C’est à l’extrémité orientale de la presqu’île de Gaboudgogh [Akkül Dağı] et au nord-ouest du village de Mokhrapert [Göründü Köyü], à quelque 2000 m d’altitude, que se situe le Désert de l’Ermite, sur les pentes d’un étroit vallon qui débouche sur la rive sud du lac de Van, à 38° 22’ N et 42° 54’ E. Ces lieux ont sans doute été placés dès le milieu du XVe siècle sous le vocable du saint Signe, ayant été dépositaires d’un fragment du bois de la Croix. Celui-ci était conservé dans le reliquaire de la Gemme Rouge (Garmir Ag’n, par contraction Garmrag), reliquaire surmonté d’une pierre de cette couleur, par lequel le couvent s’est trouvé désigné. Cette relique – le Saint-Signe (Sourp Nëchan) à la Gemme Rouge – revendiquée auparavant par le monastère d’Arkélan (n° 5), est mentionnée en 1461 dans un couvent des Pentes (Goghouts Vank‘ ) et en 1644 dans un désert d’Anen (Anen Anabad ), auxquels le désert de l’Ermite a été de ce fait identifié. On la découvre plus tard à Paghèche [Bitlis], où elle donnera son nom à l’église – aujourd’hui en ruines – de la Sainte-Mère de Dieu « À la Gemme Rouge » (Garmrag(’n) Sourp Asdwadzadzin). On trouve cette dénomination appliquée aussi au désert de l’Ermite, dont l’une des églises est consacrée à la Vierge.

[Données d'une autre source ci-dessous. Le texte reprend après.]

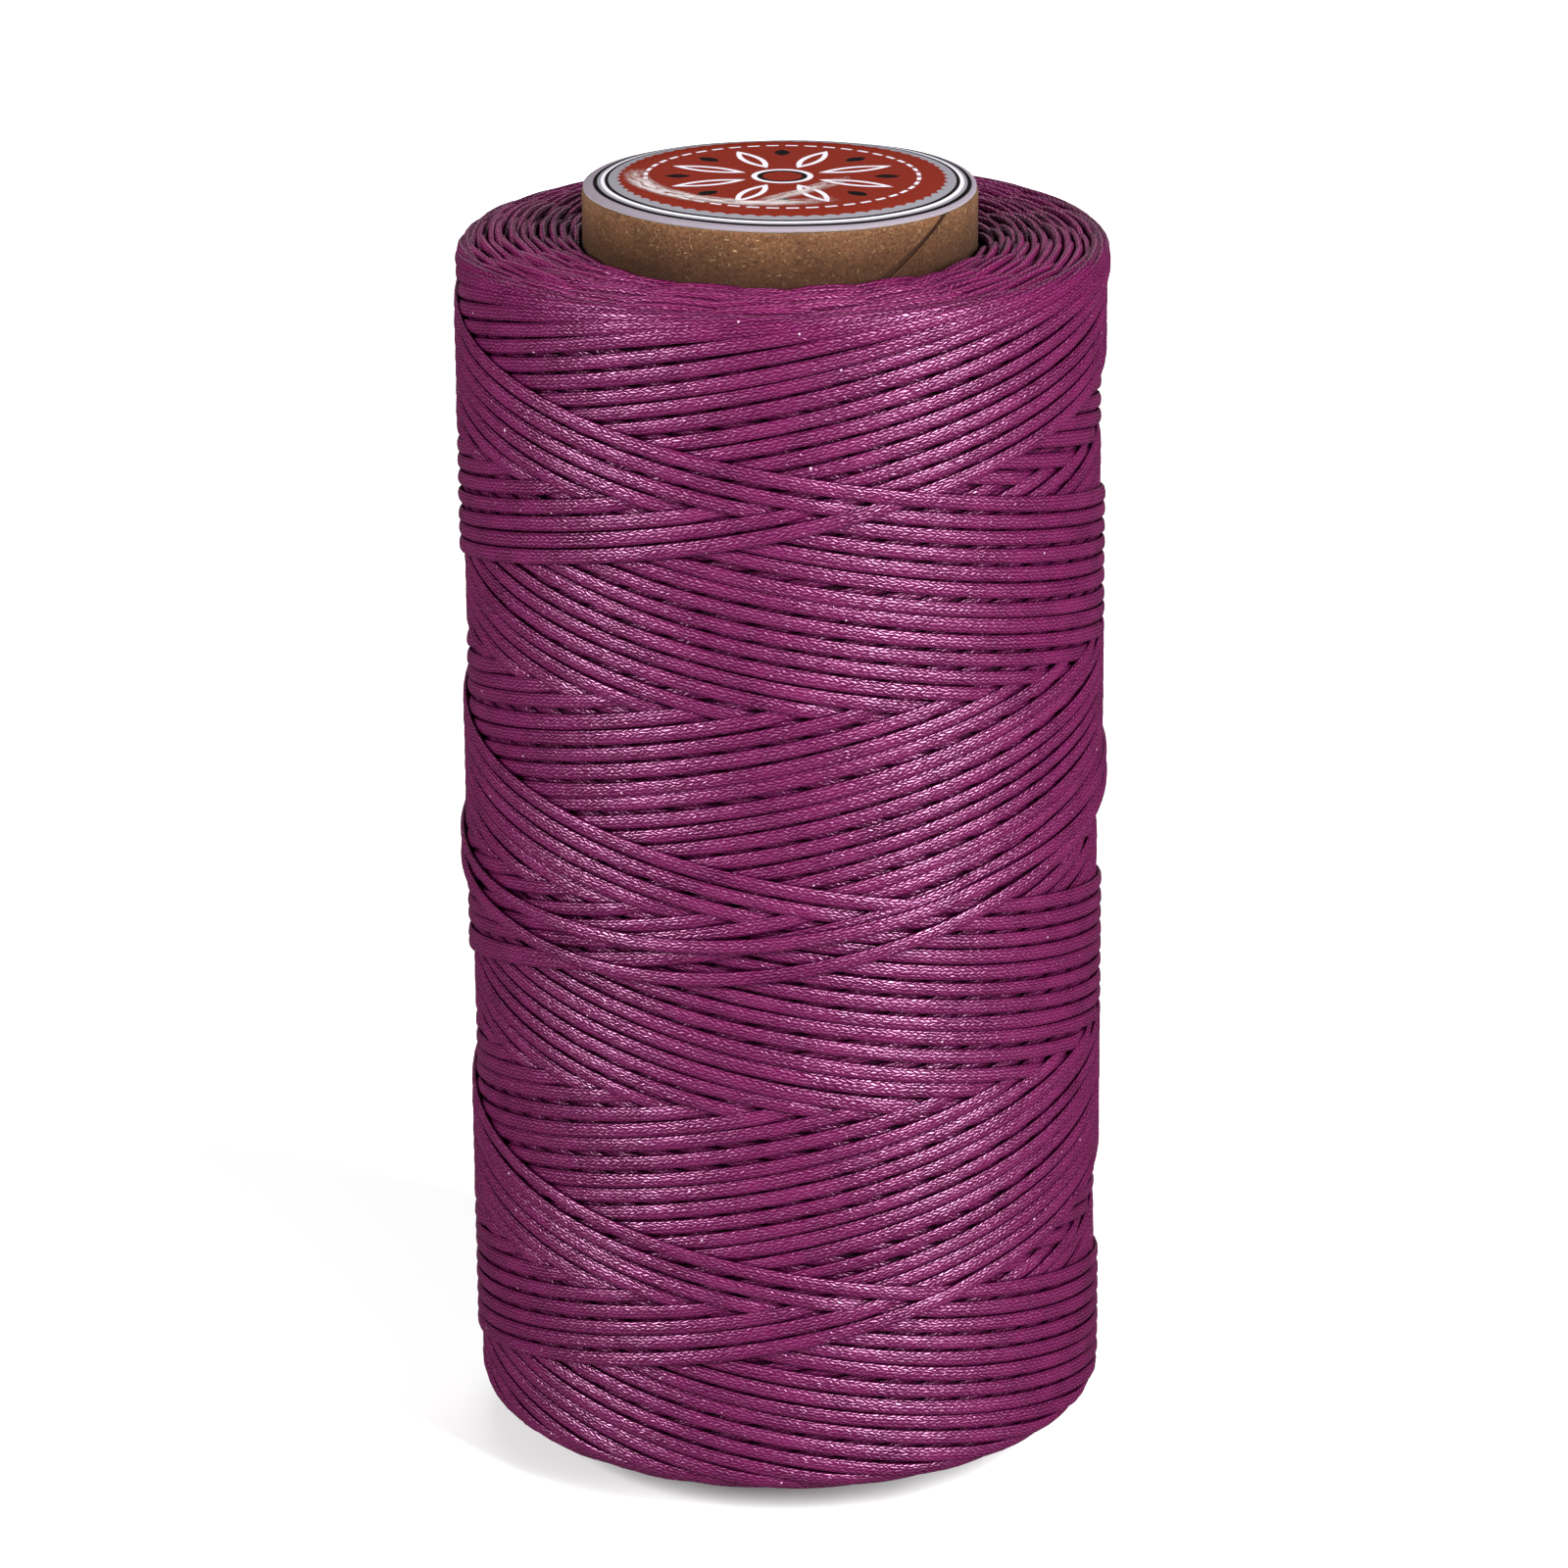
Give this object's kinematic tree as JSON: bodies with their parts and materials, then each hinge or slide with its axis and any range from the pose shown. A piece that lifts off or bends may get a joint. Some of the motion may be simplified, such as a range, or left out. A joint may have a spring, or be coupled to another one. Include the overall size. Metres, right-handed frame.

Vue générale, 2016 (Coll. privée).
La tradition fait remonter la fondation de ce désert à l’époque du roi du Vasbouragan Kakig (=Gaguik) (908-943), dont il aurait accueilli les retraites. Le monastère comprend deux églises accolées dont la plus petite, à en juger par ses caractéristiques, pourrait être antérieure à cette époque. Dans la seconde, de construction postérieure, une stèle à croix gravée par le prieur Thaddée (T‘atéos), aujourd’hui insérée au-dessus d’une fenêtre, porte la date de 1306. D’autres sont datées de 1347, 1371, 1476 et 1479. Au désert de l’Ermite est attaché le nom d’un saint anachorète Isaac (Sahag), enseveli non loin, auquel un miracle avait rendu la vue ; sur son lieu de prière, situé plus à l’ouest, à proximité du village de Kantzag [Altınsaç Köyü], a été créé un ermitage, ou un prieuré, agrandi en 1608, qui a abrité un petit scriptorium aux XVI-XVIIe siècle. Le couvent de la Gemme Rouge a été pillé en 1895.
Le désert de l’Ermite ou couvent de la Gemme Rouge est composé d’une église primitive (A), une mononef de 8,5 × 5,3 m à voûte en berceau brisé, niches latérales sous arcatures et abside outrepassée ; de l’église de la Sainte-Mère Dieu (B), mononef à coupole sur tambour et niches sous arcatures de 12,9 × 7,8 m accolée au mur sud de l’église primitive et communiquant avec cette dernière, très probablement remaniée aux XIII-XIVe siècles et restaurée en 1872 ; d’une enceinte à laquelle sont adossées des cellules, côté ouest.
Plan (Thierry, 1989, 296)
Confisqué après la Grande Guerre, « Garmrag Vank‘ » a été laissé à l’abandon. Dans les années 1970, il servait de bergerie. L’enceinte était effondrée mais les églises restées relativement en bon état. L’ensemble s’est, depuis, considérablement dégradé. L’ermitage de Saint-Sahag est, pour sa part, arasé.
Épriguian, 1903-1905, II [1905], 333-334. Oskian, 1940-1947, I, 184-187. Thierry, 1989, 294-298.